Iden Wetherell
As Commonwealth leaders meet in Durban this weekend, relations between Harare and London, which have been plummeting since the election of Tony Blair’s Labour government in 1997, are at a new low. Calls for Zimbabwe to be expelled from the association of former British colonies for human rights abuses are mounting.
The two countries have been trading blows this week with Zimbabwe’s President Robert Mugabe accusing Blair of heading a “gangster regime” and the British refusing to apologise for what Mugabe has chosen to depict as an officially inspired “attack” on him by gay activists during a recent visit to London.
Mugabe claims Blair and British secret service agency MI5 colluded with the gay militants to embarrass him in retaliation for his land acquisition policy.
Clearly rattled by the attempt of British agit-prop group Outrage!, led by Peter Tatchell, to effect a citizen’s arrest on him as he left his hotel in London on October 30, Mugabe is in an unforgiving mood. He said he was preparing to confront his critics massing in Durban.
Minister of State at the British Foreign and Commonwealth Office Peter Hain this week expressed his personal regret to Zimbabwe’s Foreign Minister Stan Mudenge for the London incident.
While Mudenge claimed this constituted a formal apology, British officials have stressed it was not.
The British have pointed out that the Zimbabwean high commission in London had not requested any special security arrangements for the visit. Now Tatchell has waded in, again accusing Blair of “shameful appeasement” of Mugabe who he describes as “Ian Smith with a black face”. Smith headed the Rhodesian white minority regime from 1964 to 1979.

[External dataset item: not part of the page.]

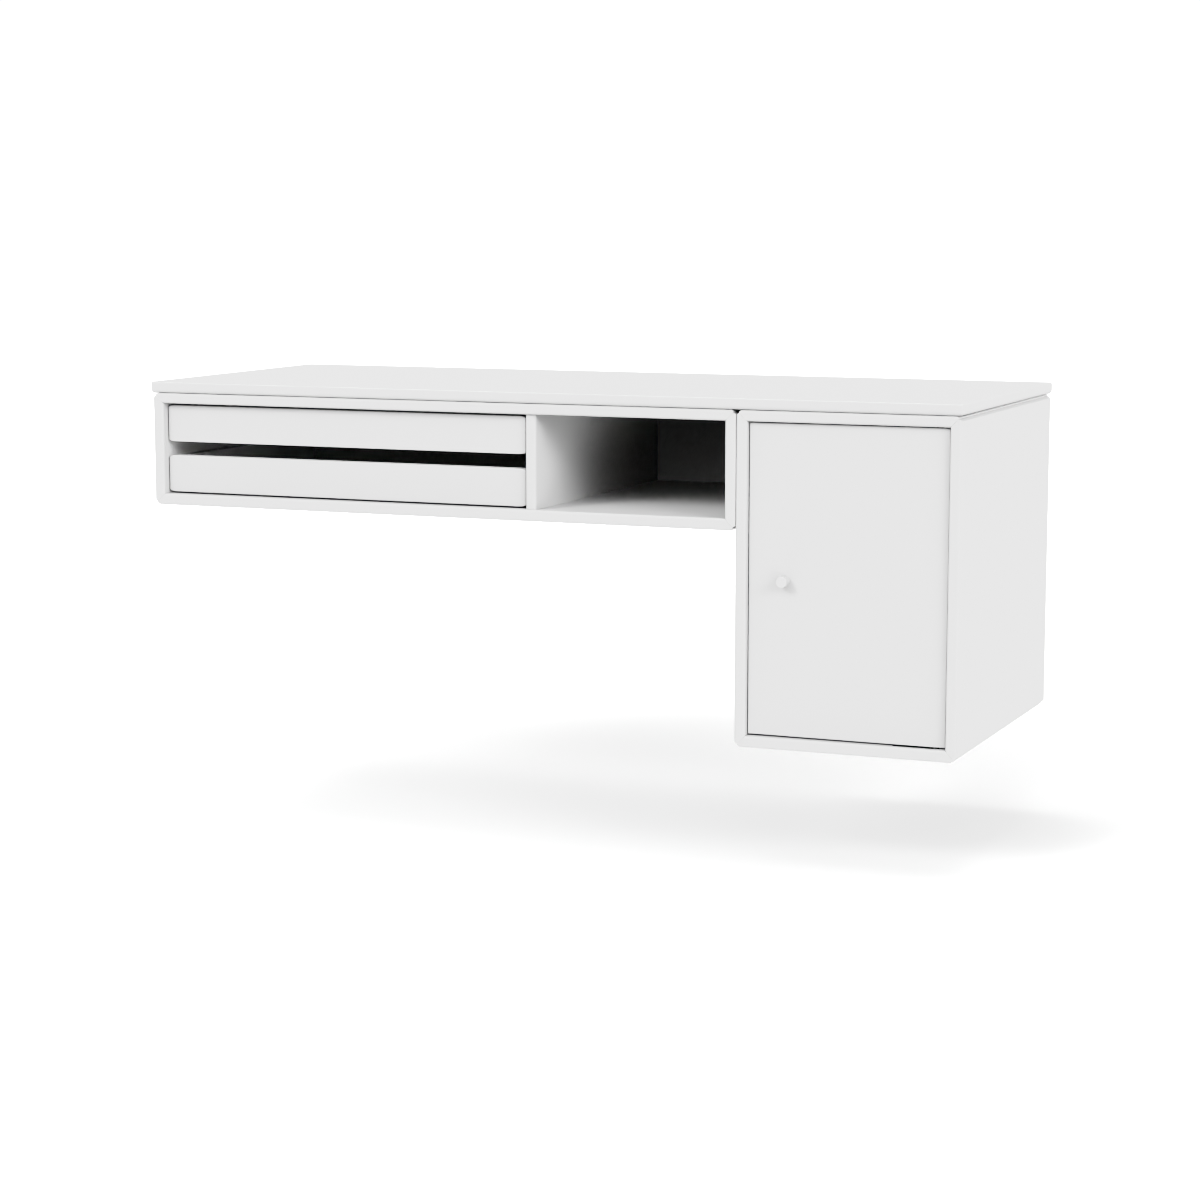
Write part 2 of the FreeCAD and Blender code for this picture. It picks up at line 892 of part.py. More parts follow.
door_left = door_case.left + board + size("door_gap_left")
door_right = door_case.right - board - size("door_gap_right")
door_high = door_case.high - board - size("door_gap_top")
door_low = door_case.low + board + size("door_gap_bottom")
door_y = front_y + size("door_setback")
door_rear = door_y + size("door_thickness")
pivot_x = door_right - size("pivot_inset")
pivot_y = door_y + size("pivot_depth")
leaf = size("leaf_thickness")


def leaf_blank(way, face_z, play):
    """A round-ended strip that lies under a face, with some play all round but not above the face."""
    half = size("leaf_width") / 2 + play
    depth = leaf + play
    low = face_z if way == "+z" else face_z - depth
    strip = box(
        (pivot_x - size("leaf_length") - play, pivot_y - half, low), (pivot_x, pivot_y + half, low + depth)
    )
    return fuse([strip, rod((pivot_x, pivot_y, low), "+z", half, depth)])


def leaf_places(way, face_z):
    """The leaf's two screws."""
    starts = [size("leaf_screw_start"), size("leaf_screw_start") + size("leaf_screw_pitch")]
    return [((pivot_x - start, pivot_y, face_z), way) for start in starts]


case_screw_places = []
door_screw_places = []
hinge_pins = []
hinge_washers = []
door_tools = []
for level, case_face, door_face, spare, into_case, into_door in (
    ("upper", door_case.high - board, door_high, size("door_gap_top"), "+z", "-z"),
    ("lower", door_case.low + board, door_low, size("door_gap_bottom"), "-z", "+z"),
):
    pin_from = along((pivot_x, pivot_y, case_face), into_case, leaf)
    pin_length = leaf * 2 + spare
    pin = rod(pin_from, into_door, size("pivot_radius"), pin_length)
    hinge_pins.append(pin)
    loose_radius = size("pivot_radius") + size("pivot_clearance")
    loose = rod(along(pin_from, into_case, gap), into_door, loose_radius, pin_length + gap * 2)
    face_point = (pivot_x, pivot_y, case_face)
    ring = rod(face_point, into_door, size("washer_radius"), spare - size("washer_clearance"))
    hinge_washers.append(cut(ring, [loose]))
    places = leaf_places(into_case, case_face)
    case_screw_places += places
    _, holes = screws(None, places, size("leaf_screw_radius"), size("leaf_screw_length"))
    node(f"{level}_hinge_case_leaf", cut(leaf_blank(into_case, case_face, as_size(0)), [pin] + holes))
    door_case.drills += [leaf_blank(into_case, case_face, gap)] + holes
    places = leaf_places(into_door, door_face)
    door_screw_places += places
    _, holes = screws(None, places, size("leaf_screw_radius"), size("door_screw_length"))
    door_leaf = leaf_blank(into_door, door_face, as_size(0))
    node(f"{level}_hinge_door_leaf", cut(door_leaf, [loose] + holes))
    door_tools += [leaf_blank(into_door, door_face, gap)] + holes
node("hinge_pins", group(hinge_pins))
node("hinge_washers", group(hinge_washers))
screws("hinge_case_screws", case_screw_places, size("leaf_screw_radius"), size("leaf_screw_length"))
screws("hinge_door_screws", door_screw_places, size("leaf_screw_radius"), size("door_screw_length"))

# knob and its screw
knob_x = door_left + size("knob_inset")
knob_z = (door_high + door_low) / 2
knob_radius = size("knob_radius")
knob_body = new_body("door_knob_blank")
half_profile = rectangle(
    as_size(0),
    door_y - size("knob_length"),
    knob_radius,
    door_y,
    (None, size("knob_edge_round"), None, None),
)
knob_sketch = new_sketch(knob_body, "XY_Plane", 0, [half_profile])
turned = knob_body.newObject("PartDesign::Revolution", "door_knob_turned")
turned.Profile = knob_sketch
turned.ReferenceAxis = (knob_sketch, ["V_Axis"])
turned.Angle = 360
place(knob_body, (knob_x, as_size(0), knob_z))
screw_radius = size("knob_screw_radius")
screw_start = (knob_x, door_rear, knob_z)
screw_reach = size("door_thickness") + size("knob_screw_bite")
knob_bore = rod(screw_start, "-y", screw_radius + gap, screw_reach + gap)
node("door_knob", cut(knob_body, [knob_bore]))
node("knob_screw", fuse([
    rod(screw_start, "-y", screw_radius, screw_reach),
    rod(screw_start, "+y", size("knob_screw_head_radius"), size("knob_screw_head")),
]))
door_tools.append(knob_bore)

# magnetic catch under the case's top, and the strike plate on the door
catch_left = door_left + size("catch_inset")
catch_right = catch_left + size("catch_length")
catch_high = door_case.high - board
catch_low = catch_high - size("catch_height")
catch_y = door_rear + size("strike_thickness") + size("strike_clearance")
catch_rear = catch_y + size("catch_depth")
catch_x = (catch_left + catch_right) / 2
catch_z = (catch_high + catch_low) / 2
magnet_half = size("magnet_length") / 2
magnet_rise = size("magnet_height") / 2
magnet = box(
    (catch_x - magnet_half, catch_y, catch_z - magnet_rise),
    (catch_x + magnet_half, catch_y + size("magnet_depth"), catch_z + magnet_rise),
)
catch_side = (size("catch_length") - size("magnet_length")) / 4
catch_places = [
    ((x, catch_y + size("catch_depth") / 2, catch_low), "+z")
    for x in (catch_left + catch_side, catch_right - catch_side)
]
_, catch_holes = screws(
    "catch_screws", catch_places, size("catch_screw_radius"), size("catch_screw_length")
)
housing = box((catch_left, catch_y, catch_low), (catch_right, catch_rear, catch_high))
node("magnet_catch", cut(housing, [magnet] + catch_holes))
node("catch_magnet", magnet)
door_case.drills += catch_holes
strike_point = (catch_x, door_rear, catch_z)
strike_face = along(strike_point, "+y", size("strike_thickness"))
strike_screws, strike_holes = screws(
    None, [(strike_face, "-y")], size("catch_screw_radius"), size("strike_screw_length")
)
strike_disc = rod(strike_point, "+y", size("strike_radius"), size("strike_thickness"))
node("strike_plate", cut(strike_disc, strike_holes))
node("strike_screw", strike_screws[0])
door_tools += strike_holes

# door panel
door_body = new_body("door_panel_blank")
door_outline = rectangle(door_left, door_low, door_right, door_high)
door_pad = pad(
    door_body, new_sketch(door_body, "XZ_Plane", -door_rear, [door_outline]), size("door_thickness")
)
face_y = door_y.number
round_edges(door_body, door_pad, size("door_edge_round"), lambda span: abs(span.YMax - face_y) < 1e-4)
node("door_panel", cut(door_body, door_tools))

build_case(long_case)
build_case(door_case)

# ---------------------------------------------------------------- checks and files

doc.recompute()
for thing in doc.Objects:
    if "Invalid" in thing.State or "Error" in thing.State:
        raise RuntimeError(f"{thing.Name} ({thing.Label}) failed: {thing.State}")
os.makedirs("parts", exist_ok=True)
for piece in nodes:
    shape = piece.Shape
    if shape.isNull() or not shape.isValid() or not shape.Solids:
        raise RuntimeError(f"{piece.Label} has no valid solid")
for piece in nodes:
    piece.Shape.exportStep(f"parts/{piece.Label}.step")
print(len(nodes), "pieces")
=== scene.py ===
import json
import math

import bmesh
import bpy
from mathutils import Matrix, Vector


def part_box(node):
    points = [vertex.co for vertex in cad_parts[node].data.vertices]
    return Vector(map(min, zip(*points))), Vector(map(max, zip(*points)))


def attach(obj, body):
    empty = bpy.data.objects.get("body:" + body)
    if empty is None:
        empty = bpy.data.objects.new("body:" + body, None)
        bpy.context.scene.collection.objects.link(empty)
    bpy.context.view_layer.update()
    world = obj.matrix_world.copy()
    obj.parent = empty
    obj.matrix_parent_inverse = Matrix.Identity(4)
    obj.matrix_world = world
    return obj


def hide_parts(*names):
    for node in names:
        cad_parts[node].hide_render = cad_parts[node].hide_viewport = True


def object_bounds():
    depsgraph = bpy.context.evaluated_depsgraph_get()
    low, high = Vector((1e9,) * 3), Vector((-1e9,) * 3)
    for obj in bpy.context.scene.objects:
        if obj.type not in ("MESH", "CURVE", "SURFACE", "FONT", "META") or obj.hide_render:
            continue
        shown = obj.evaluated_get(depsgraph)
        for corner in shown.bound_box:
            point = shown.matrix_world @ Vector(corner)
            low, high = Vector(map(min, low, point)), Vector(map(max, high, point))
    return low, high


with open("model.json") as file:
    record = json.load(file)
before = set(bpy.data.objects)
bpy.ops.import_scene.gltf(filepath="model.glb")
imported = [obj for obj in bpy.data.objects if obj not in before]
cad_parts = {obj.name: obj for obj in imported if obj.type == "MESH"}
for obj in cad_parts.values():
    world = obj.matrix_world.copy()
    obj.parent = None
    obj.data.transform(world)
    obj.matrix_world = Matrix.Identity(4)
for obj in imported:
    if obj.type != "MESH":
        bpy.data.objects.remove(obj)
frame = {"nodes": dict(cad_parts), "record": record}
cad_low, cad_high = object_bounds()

# A wall-hung desk in white lacquer. Sizes are in metres, in the frame's own axes: +X to the right, +Y into
# the wall, +Z up.
MM = 0.001
AXIS_X = 0
AXIS_Z = 2
SAME_PLACE = 0.01 * MM
MERGE_WITHIN = 0.001 * MM
SMOOTH_ANGLE = math.radians(32)
FLAT_ANGLE = math.radians(0.5)
ARRIS = 0.5 * MM
ARRIS_STEPS = 2

# frames of the cases
FRONT_ROUND = 2.5 * MM
FRONT_STEPS = 8
SEAT_ROUND = 3.8 * MM
SEAT_STEPS = 4
DIVIDER_ROUND = 3 * MM
DIVIDER_STEPS = 7
CORNER_MITRE = 3.2 * MM
CORNER_NOTCH = 2.2 * MM
CORNER_RUN = 5.8 * MM
CORNER_SIDE = 5.6 * MM

# desk top
TOP_ROUND = 1.8 * MM
TOP_UNDER_ROUND = 4 * MM
TOP_STEPS = 5

# front edges of the trays and the door
PANEL_ROUND = 1.0 * MM
PANEL_STEPS = 4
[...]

Tatchell worked as a fund-raiser for Mugabe’s Zanu party in the 1970s. In a letter to Blair this week, Tatchell demanded that the British premier initiate moves to expel Zimbabwe from the Commonwealth and suspend British aid “until such time as Robert Mugabe’s government halts its attacks on the gay community and other abuses of human rights”.
At the time of his “ambush”, Tatchell said it was “a dereliction of Britain’s obligations under international law to allow Mugabe to go shopping at Harrods without attempting to call him to account for his crimes against humanity”.
As he held Mugabe by the arm, Tatchell cited the torture of Zimbabwean journalists Mark Chavunduka and Ray Choto, who were abducted by the army in January.
Mugabe last weekend attacked Blair for not honouring commitments made by his Conservative predecessors on land reforms.
“This government of little men, Blair and others, don’t seem to understand and when you talk to them they say they don’t know about it,” Mugabe complained.
British high commissioner Peter Longworth on Wednesday said his government was keen to assist with a land reform programme that is legal, transparent and delivers land to ordinary people rather than Mugabe’s cronies. But Zimbabwe’s president appears determined to persist with his increasingly bizarre conspiracy theory.
“Each time I pass through London you get people milling around trailing,” he complained referring to gay activists. “You see, that is the gangster regime of Blair.”
“The prime minister is not a gay gangster,” a representative for Blair firmly replied.
Mugabe and Blair are due to meet in Durban this weekend at the Commonwealth heads of government meeting where despite surface cordiality sparks could fly behind the scenes.
It will be difficult to hold Blair responsible for protests planned both by South African gay activists and relatives of people killed in Matabeleland in the 1980s.
The National Coalition for Gay and Lesbian Equality will be mounting a picket outside the International Convention Centre together with Amnesty International.